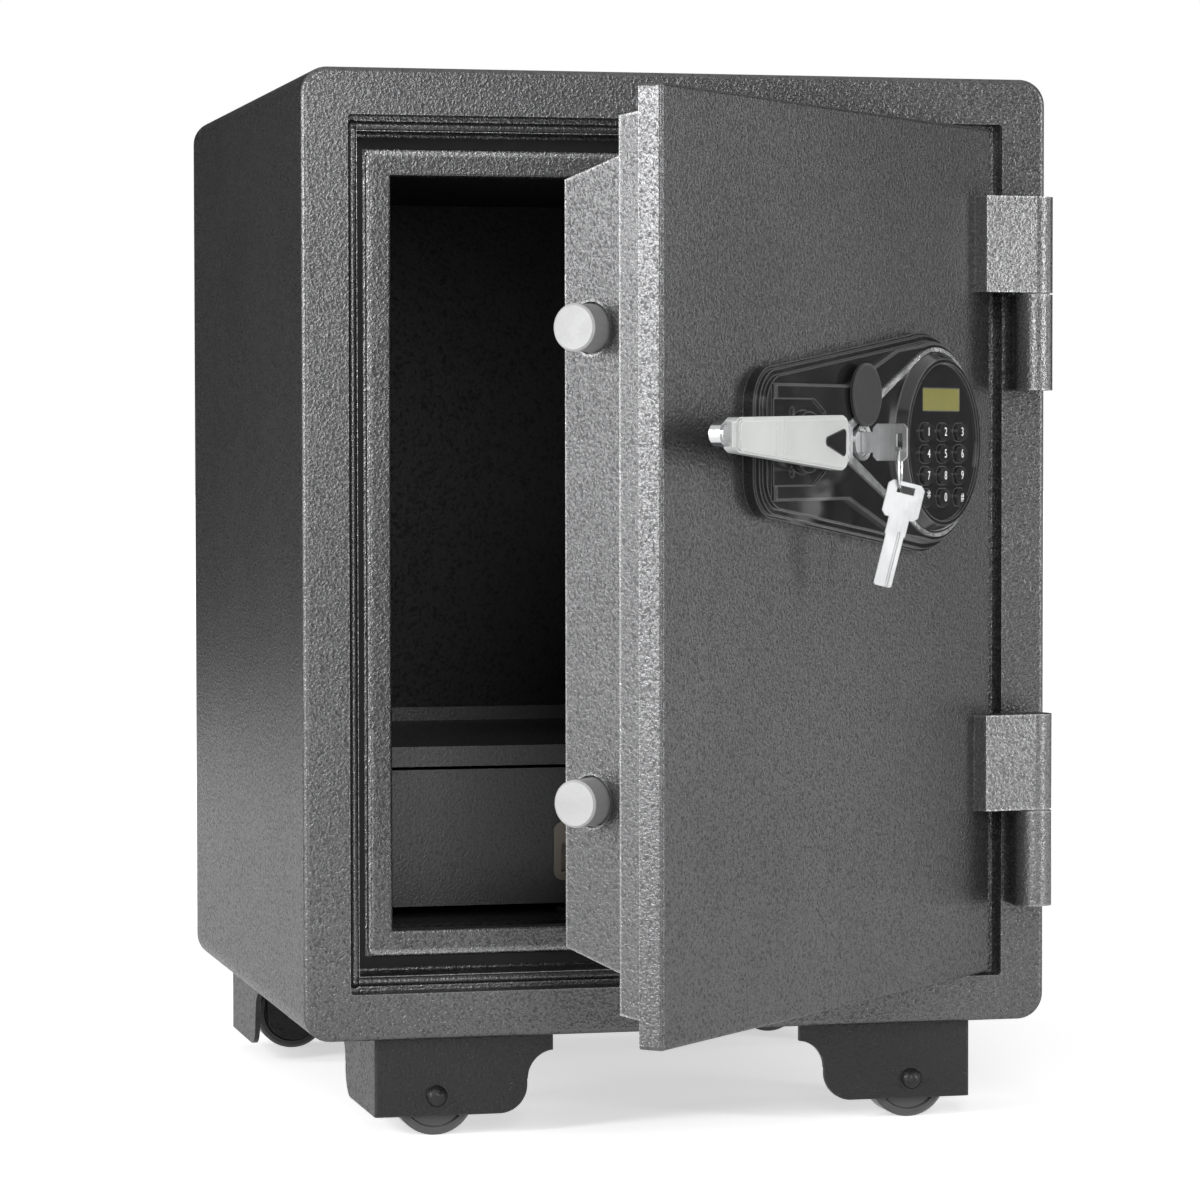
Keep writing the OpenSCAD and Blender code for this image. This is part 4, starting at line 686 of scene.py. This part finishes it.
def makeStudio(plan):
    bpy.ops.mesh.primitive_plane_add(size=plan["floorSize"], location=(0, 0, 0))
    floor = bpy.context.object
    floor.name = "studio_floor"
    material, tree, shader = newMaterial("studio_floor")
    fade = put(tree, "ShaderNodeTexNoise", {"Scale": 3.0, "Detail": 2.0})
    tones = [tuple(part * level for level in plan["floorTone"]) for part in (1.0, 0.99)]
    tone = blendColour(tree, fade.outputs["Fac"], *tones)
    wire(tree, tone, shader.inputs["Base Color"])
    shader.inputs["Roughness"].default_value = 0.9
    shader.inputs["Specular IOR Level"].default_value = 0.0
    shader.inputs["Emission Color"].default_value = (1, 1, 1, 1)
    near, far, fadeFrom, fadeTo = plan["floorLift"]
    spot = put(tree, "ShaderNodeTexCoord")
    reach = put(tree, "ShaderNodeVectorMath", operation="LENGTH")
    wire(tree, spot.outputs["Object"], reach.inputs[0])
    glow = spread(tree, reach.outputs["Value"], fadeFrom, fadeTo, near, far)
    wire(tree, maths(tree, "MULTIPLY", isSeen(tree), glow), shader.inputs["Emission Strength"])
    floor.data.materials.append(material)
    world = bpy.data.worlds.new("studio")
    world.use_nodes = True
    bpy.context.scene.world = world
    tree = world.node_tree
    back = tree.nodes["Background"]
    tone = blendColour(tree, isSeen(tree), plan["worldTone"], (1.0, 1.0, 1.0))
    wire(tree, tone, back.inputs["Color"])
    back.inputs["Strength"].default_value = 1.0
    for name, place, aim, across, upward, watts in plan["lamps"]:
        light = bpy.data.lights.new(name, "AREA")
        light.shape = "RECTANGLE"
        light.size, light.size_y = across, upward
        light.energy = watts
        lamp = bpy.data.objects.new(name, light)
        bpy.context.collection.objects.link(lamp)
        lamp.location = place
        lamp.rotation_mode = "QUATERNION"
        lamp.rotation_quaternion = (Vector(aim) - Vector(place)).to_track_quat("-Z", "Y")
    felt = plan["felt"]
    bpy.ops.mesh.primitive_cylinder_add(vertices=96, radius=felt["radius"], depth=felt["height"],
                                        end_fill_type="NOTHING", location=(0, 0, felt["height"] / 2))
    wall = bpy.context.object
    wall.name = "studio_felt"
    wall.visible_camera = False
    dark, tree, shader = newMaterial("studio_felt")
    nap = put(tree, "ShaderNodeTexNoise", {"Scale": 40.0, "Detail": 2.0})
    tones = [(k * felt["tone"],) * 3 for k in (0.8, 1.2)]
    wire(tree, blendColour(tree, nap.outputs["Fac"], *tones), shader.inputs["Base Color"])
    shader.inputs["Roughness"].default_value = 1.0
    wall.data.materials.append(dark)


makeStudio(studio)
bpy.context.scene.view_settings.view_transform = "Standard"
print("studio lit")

******************************

[Task directions]: Your task is to return the full listing exactly as it was given.

[The result]:
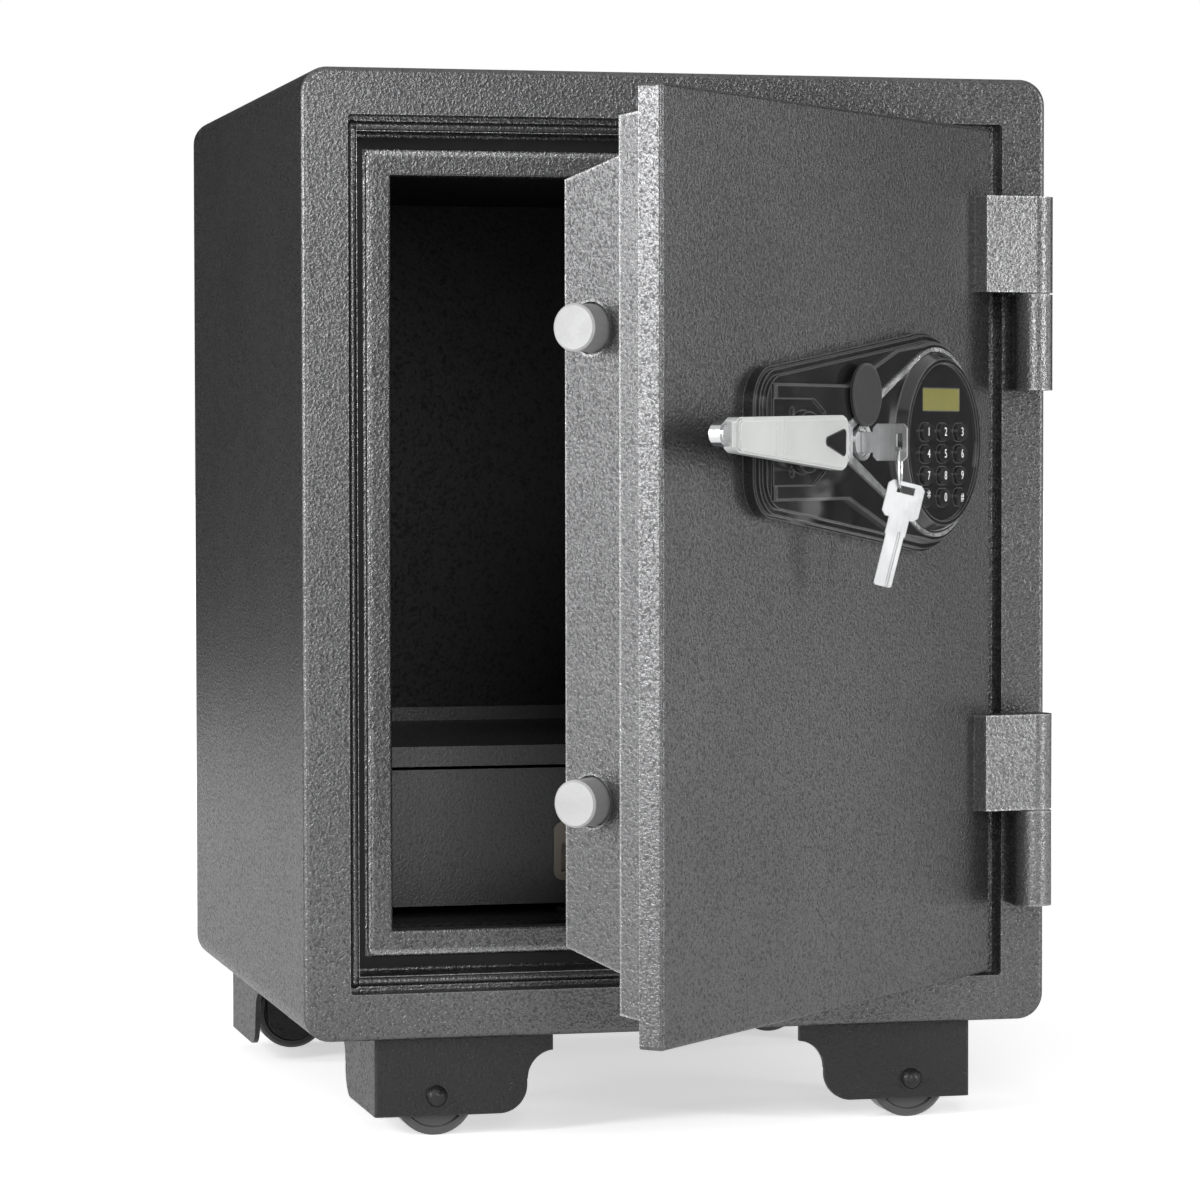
Keep writing the OpenSCAD and Blender code for this image. This is part 4, starting at line 686 of scene.py. This part finishes it.
def makeStudio(plan):
    bpy.ops.mesh.primitive_plane_add(size=plan["floorSize"], location=(0, 0, 0))
    floor = bpy.context.object
    floor.name = "studio_floor"
    material, tree, shader = newMaterial("studio_floor")
    fade = put(tree, "ShaderNodeTexNoise", {"Scale": 3.0, "Detail": 2.0})
    tones = [tuple(part * level for level in plan["floorTone"]) for part in (1.0, 0.99)]
    tone = blendColour(tree, fade.outputs["Fac"], *tones)
    wire(tree, tone, shader.inputs["Base Color"])
    shader.inputs["Roughness"].default_value = 0.9
    shader.inputs["Specular IOR Level"].default_value = 0.0
    shader.inputs["Emission Color"].default_value = (1, 1, 1, 1)
    near, far, fadeFrom, fadeTo = plan["floorLift"]
    spot = put(tree, "ShaderNodeTexCoord")
    reach = put(tree, "ShaderNodeVectorMath", operation="LENGTH")
    wire(tree, spot.outputs["Object"], reach.inputs[0])
    glow = spread(tree, reach.outputs["Value"], fadeFrom, fadeTo, near, far)
    wire(tree, maths(tree, "MULTIPLY", isSeen(tree), glow), shader.inputs["Emission Strength"])
    floor.data.materials.append(material)
    world = bpy.data.worlds.new("studio")
    world.use_nodes = True
    bpy.context.scene.world = world
    tree = world.node_tree
    back = tree.nodes["Background"]
    tone = blendColour(tree, isSeen(tree), plan["worldTone"], (1.0, 1.0, 1.0))
    wire(tree, tone, back.inputs["Color"])
    back.inputs["Strength"].default_value = 1.0
    for name, place, aim, across, upward, watts in plan["lamps"]:
        light = bpy.data.lights.new(name, "AREA")
        light.shape = "RECTANGLE"
        light.size, light.size_y = across, upward
        light.energy = watts
        lamp = bpy.data.objects.new(name, light)
        bpy.context.collection.objects.link(lamp)
        lamp.location = place
        lamp.rotation_mode = "QUATERNION"
        lamp.rotation_quaternion = (Vector(aim) - Vector(place)).to_track_quat("-Z", "Y")
    felt = plan["felt"]
    bpy.ops.mesh.primitive_cylinder_add(vertices=96, radius=felt["radius"], depth=felt["height"],
                                        end_fill_type="NOTHING", location=(0, 0, felt["height"] / 2))
    wall = bpy.context.object
    wall.name = "studio_felt"
    wall.visible_camera = False
    dark, tree, shader = newMaterial("studio_felt")
    nap = put(tree, "ShaderNodeTexNoise", {"Scale": 40.0, "Detail": 2.0})
    tones = [(k * felt["tone"],) * 3 for k in (0.8, 1.2)]
    wire(tree, blendColour(tree, nap.outputs["Fac"], *tones), shader.inputs["Base Color"])
    shader.inputs["Roughness"].default_value = 1.0
    wall.data.materials.append(dark)


makeStudio(studio)
bpy.context.scene.view_settings.view_transform = "Standard"
print("studio lit")